◆ Task directions: Tally the lines that include the word "None" and reply with nothing but the total.

◆ Data shown:
==========

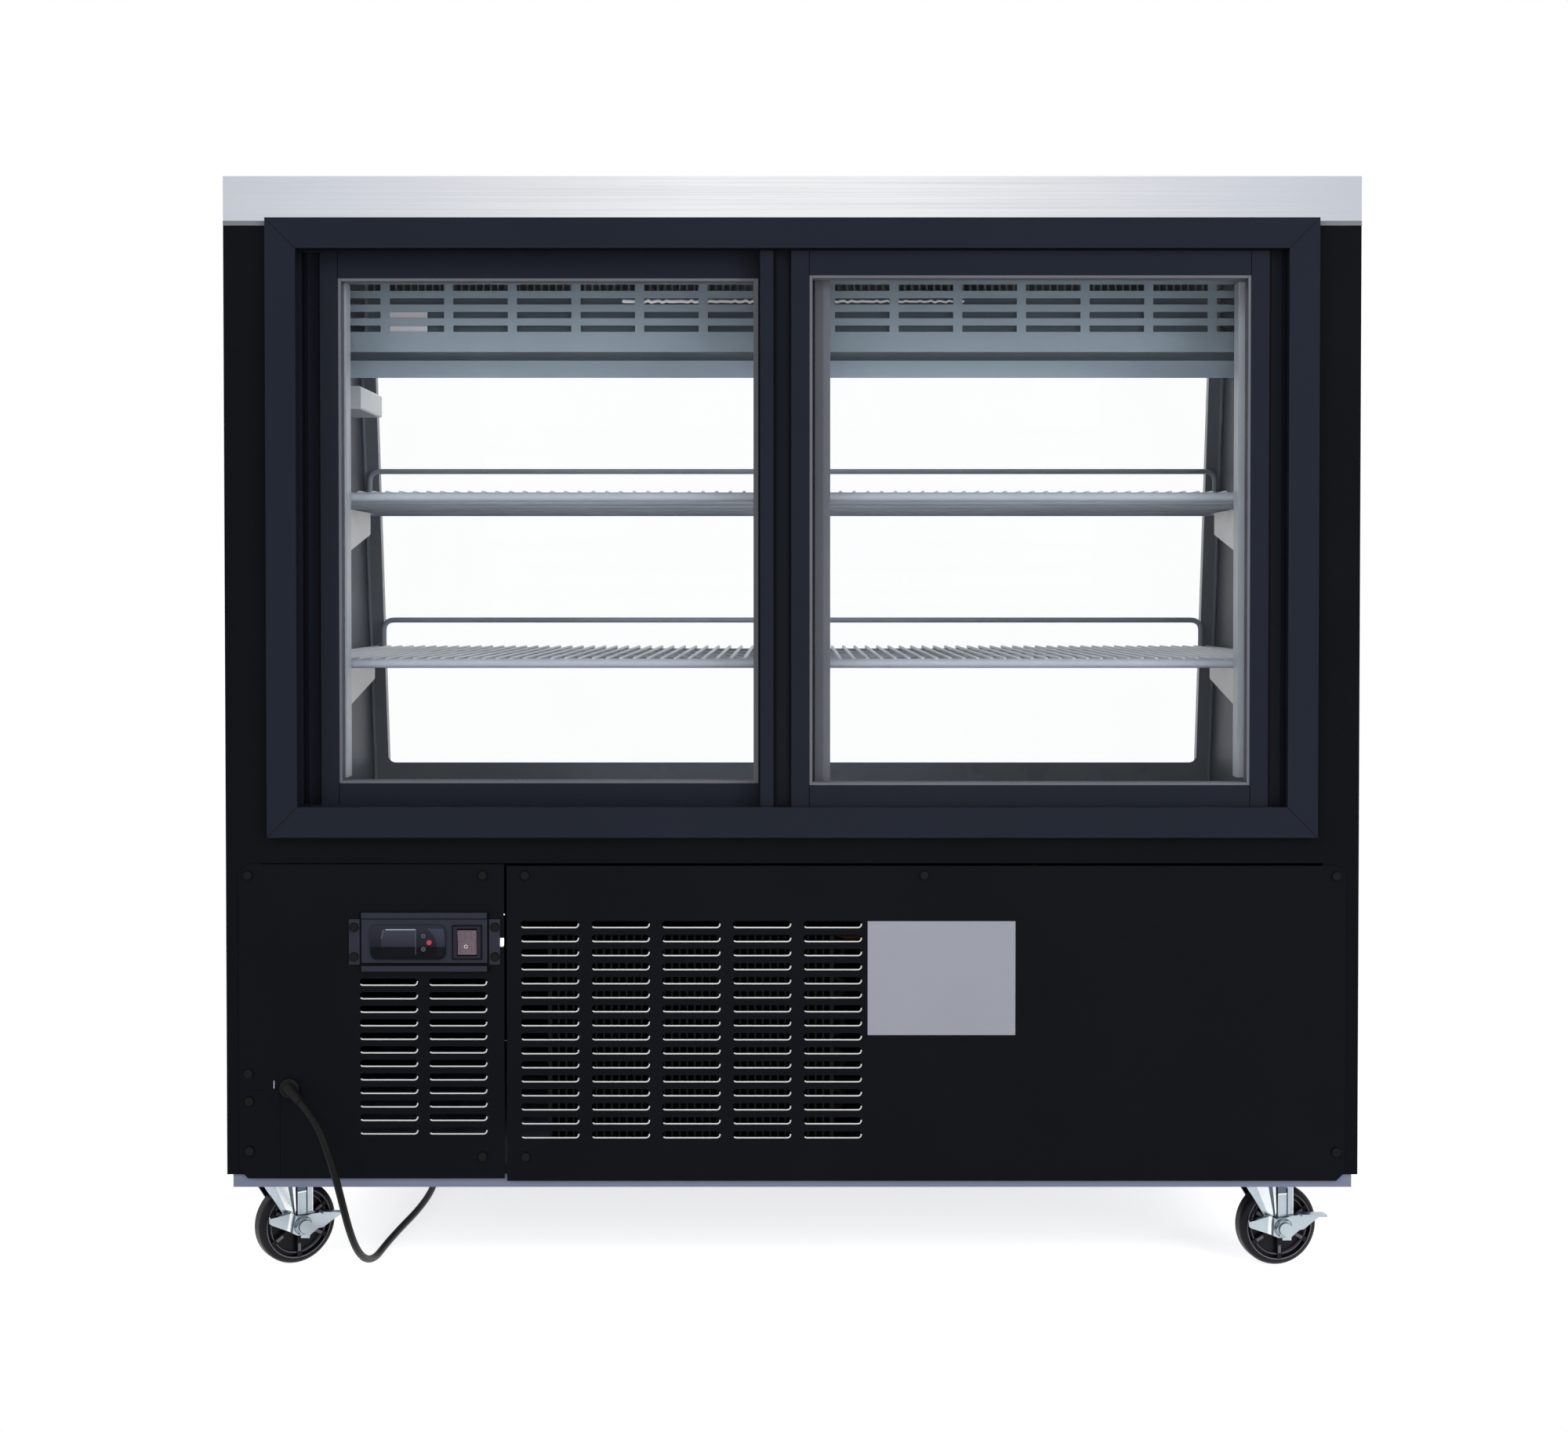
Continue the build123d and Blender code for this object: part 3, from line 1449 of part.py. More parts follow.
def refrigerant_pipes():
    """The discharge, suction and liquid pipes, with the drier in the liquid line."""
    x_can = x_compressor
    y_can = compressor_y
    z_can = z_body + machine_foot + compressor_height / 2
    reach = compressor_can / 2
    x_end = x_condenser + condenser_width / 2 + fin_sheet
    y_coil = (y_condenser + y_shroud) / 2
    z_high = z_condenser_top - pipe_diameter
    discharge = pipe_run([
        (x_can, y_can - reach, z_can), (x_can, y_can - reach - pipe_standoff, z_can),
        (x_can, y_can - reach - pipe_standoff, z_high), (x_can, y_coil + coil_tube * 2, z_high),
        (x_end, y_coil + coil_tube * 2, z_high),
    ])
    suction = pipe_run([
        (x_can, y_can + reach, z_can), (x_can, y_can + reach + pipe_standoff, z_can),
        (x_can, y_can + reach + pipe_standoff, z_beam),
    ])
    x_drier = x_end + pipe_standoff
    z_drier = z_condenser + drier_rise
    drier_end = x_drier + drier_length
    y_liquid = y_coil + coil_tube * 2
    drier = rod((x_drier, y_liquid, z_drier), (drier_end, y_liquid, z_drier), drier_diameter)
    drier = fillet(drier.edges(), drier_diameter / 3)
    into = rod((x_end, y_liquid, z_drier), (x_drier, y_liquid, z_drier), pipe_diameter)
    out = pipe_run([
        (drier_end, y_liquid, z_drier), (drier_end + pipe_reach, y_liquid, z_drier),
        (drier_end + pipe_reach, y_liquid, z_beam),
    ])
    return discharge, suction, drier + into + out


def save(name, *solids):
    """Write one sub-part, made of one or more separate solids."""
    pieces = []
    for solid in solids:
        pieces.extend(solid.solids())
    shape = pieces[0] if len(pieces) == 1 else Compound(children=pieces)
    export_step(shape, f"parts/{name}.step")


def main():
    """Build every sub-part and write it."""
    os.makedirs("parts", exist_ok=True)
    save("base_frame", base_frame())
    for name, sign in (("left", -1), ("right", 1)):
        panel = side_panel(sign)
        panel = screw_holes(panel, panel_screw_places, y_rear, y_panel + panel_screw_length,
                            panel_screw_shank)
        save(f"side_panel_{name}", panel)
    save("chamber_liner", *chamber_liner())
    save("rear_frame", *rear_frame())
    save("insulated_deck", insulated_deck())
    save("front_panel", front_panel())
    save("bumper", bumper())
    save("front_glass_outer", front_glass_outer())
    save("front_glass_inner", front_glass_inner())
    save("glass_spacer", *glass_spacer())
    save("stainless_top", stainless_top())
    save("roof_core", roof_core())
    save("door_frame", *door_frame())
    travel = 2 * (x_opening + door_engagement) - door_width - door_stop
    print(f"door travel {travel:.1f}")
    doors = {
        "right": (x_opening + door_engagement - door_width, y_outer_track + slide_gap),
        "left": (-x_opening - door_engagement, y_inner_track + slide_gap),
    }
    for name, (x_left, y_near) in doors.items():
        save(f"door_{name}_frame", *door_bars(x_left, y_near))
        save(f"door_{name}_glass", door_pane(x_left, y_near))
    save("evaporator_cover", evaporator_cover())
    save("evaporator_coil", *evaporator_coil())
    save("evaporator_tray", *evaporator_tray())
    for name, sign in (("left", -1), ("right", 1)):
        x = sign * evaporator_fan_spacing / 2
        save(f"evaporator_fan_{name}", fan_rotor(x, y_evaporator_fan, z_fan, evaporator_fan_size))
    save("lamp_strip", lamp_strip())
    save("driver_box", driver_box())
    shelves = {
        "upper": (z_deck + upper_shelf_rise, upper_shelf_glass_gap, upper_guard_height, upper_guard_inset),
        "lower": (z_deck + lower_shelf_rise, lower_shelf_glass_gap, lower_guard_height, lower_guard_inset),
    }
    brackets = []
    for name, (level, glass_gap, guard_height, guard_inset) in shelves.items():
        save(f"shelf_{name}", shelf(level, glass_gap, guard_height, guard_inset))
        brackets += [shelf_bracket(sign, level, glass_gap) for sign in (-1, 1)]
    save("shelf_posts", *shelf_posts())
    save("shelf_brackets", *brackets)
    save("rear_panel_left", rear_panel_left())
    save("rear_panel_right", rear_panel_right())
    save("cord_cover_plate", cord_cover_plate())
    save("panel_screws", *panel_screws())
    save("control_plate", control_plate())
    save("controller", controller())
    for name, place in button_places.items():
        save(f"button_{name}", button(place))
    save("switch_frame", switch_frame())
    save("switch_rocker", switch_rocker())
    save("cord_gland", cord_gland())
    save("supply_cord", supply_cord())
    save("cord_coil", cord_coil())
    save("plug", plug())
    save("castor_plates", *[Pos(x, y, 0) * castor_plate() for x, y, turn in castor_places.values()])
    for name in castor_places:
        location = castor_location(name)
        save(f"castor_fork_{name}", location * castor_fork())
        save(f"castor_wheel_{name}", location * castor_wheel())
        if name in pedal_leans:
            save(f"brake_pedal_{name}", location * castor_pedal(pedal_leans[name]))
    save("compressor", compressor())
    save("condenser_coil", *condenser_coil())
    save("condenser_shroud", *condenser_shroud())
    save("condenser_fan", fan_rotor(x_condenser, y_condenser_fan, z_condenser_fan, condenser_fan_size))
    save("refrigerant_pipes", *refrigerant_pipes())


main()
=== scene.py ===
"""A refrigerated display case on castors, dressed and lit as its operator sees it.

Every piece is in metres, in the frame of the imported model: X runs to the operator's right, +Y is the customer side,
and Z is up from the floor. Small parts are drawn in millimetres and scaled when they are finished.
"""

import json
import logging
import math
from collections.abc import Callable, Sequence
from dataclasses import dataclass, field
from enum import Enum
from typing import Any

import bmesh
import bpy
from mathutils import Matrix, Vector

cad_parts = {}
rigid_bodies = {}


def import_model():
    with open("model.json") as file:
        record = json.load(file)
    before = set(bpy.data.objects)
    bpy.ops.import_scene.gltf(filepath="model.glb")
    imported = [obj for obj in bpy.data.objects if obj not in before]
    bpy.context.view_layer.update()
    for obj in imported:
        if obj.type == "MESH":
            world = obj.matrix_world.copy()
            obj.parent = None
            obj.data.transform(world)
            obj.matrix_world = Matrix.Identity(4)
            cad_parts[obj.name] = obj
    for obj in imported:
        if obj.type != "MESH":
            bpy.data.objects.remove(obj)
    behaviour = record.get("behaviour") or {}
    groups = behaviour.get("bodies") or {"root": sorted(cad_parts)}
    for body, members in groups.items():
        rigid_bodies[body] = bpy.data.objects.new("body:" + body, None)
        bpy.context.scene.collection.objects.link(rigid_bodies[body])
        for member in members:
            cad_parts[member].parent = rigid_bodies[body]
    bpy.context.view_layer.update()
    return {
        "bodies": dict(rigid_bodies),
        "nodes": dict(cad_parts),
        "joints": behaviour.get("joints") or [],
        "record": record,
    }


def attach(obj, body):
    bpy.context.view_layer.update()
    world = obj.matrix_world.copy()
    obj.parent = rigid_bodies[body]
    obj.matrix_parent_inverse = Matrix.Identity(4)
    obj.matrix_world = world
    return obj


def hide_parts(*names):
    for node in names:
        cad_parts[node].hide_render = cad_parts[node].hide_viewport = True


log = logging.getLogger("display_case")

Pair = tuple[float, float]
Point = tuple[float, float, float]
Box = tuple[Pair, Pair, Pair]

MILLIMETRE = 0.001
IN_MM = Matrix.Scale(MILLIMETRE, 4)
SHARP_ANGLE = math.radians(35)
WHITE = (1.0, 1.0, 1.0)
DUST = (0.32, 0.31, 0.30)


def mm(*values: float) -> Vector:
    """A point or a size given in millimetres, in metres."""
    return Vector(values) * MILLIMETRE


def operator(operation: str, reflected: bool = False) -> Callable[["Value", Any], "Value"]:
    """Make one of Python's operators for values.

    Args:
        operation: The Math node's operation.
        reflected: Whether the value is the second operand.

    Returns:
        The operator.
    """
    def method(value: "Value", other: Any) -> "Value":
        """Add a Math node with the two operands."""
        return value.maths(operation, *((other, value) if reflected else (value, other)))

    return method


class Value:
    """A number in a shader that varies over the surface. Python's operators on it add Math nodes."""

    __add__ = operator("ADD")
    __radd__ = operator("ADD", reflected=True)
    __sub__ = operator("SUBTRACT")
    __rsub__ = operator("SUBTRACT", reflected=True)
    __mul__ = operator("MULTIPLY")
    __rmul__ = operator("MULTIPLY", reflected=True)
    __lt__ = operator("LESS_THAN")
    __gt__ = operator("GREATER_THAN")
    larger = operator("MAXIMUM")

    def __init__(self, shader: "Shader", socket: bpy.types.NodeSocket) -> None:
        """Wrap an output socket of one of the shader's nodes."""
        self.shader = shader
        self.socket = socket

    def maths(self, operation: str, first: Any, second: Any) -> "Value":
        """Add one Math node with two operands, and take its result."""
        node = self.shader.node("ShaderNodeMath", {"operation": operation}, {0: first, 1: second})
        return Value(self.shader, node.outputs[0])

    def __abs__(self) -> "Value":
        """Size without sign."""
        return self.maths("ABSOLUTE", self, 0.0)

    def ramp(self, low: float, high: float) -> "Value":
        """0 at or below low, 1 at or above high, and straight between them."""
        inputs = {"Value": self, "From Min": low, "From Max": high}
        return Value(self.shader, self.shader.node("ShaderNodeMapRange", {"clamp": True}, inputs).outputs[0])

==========

◆ Exercise solution: 3